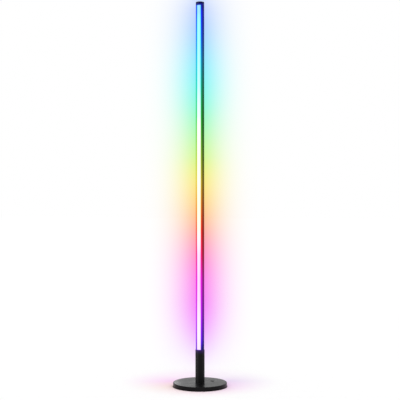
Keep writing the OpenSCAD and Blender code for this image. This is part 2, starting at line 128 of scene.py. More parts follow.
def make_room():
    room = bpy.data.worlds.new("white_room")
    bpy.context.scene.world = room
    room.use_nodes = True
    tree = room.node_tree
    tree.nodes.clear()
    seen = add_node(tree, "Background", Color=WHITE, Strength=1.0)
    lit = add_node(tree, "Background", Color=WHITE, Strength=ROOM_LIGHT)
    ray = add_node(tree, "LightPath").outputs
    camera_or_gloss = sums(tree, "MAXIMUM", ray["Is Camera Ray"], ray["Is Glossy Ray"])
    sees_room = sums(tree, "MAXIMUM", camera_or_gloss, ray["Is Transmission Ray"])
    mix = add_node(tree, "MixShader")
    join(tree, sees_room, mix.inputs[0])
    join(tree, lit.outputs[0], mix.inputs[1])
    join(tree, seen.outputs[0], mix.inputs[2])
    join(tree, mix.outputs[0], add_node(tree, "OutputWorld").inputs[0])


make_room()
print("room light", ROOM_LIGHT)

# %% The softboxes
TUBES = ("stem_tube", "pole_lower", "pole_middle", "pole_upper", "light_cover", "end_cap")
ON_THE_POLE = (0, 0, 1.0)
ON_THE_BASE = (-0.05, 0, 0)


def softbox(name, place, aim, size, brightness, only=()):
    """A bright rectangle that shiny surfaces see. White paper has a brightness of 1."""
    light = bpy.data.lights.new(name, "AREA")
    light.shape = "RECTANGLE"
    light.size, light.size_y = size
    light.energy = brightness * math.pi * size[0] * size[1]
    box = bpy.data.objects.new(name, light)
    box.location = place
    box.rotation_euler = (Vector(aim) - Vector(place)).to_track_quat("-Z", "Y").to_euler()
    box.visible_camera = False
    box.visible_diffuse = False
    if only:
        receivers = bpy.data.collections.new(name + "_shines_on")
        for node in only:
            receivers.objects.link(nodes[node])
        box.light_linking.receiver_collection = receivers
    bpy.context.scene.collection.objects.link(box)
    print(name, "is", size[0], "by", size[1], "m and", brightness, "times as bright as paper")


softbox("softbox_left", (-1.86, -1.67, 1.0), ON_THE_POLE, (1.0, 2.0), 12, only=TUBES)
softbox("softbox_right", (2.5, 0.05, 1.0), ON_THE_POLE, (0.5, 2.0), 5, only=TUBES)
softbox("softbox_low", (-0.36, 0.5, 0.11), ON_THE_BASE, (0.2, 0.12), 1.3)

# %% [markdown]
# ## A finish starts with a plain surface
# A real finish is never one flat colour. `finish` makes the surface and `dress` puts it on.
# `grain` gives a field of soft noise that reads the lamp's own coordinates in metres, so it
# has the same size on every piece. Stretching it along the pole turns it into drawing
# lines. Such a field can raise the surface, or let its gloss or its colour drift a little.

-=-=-

**INSTRUCTIONS FOR THE TASK:**
Quote only the stretch of lines that starts the data above and ends with the line containing "ON_THE_BASE = (-0.05, 0, 0)", both included.

**FINISHED TASK:**
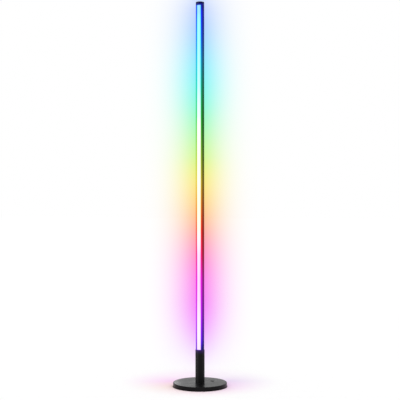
Keep writing the OpenSCAD and Blender code for this image. This is part 2, starting at line 128 of scene.py. More parts follow.
def make_room():
    room = bpy.data.worlds.new("white_room")
    bpy.context.scene.world = room
    room.use_nodes = True
    tree = room.node_tree
    tree.nodes.clear()
    seen = add_node(tree, "Background", Color=WHITE, Strength=1.0)
    lit = add_node(tree, "Background", Color=WHITE, Strength=ROOM_LIGHT)
    ray = add_node(tree, "LightPath").outputs
    camera_or_gloss = sums(tree, "MAXIMUM", ray["Is Camera Ray"], ray["Is Glossy Ray"])
    sees_room = sums(tree, "MAXIMUM", camera_or_gloss, ray["Is Transmission Ray"])
    mix = add_node(tree, "MixShader")
    join(tree, sees_room, mix.inputs[0])
    join(tree, lit.outputs[0], mix.inputs[1])
    join(tree, seen.outputs[0], mix.inputs[2])
    join(tree, mix.outputs[0], add_node(tree, "OutputWorld").inputs[0])


make_room()
print("room light", ROOM_LIGHT)

# %% The softboxes
TUBES = ("stem_tube", "pole_lower", "pole_middle", "pole_upper", "light_cover", "end_cap")
ON_THE_POLE = (0, 0, 1.0)
ON_THE_BASE = (-0.05, 0, 0)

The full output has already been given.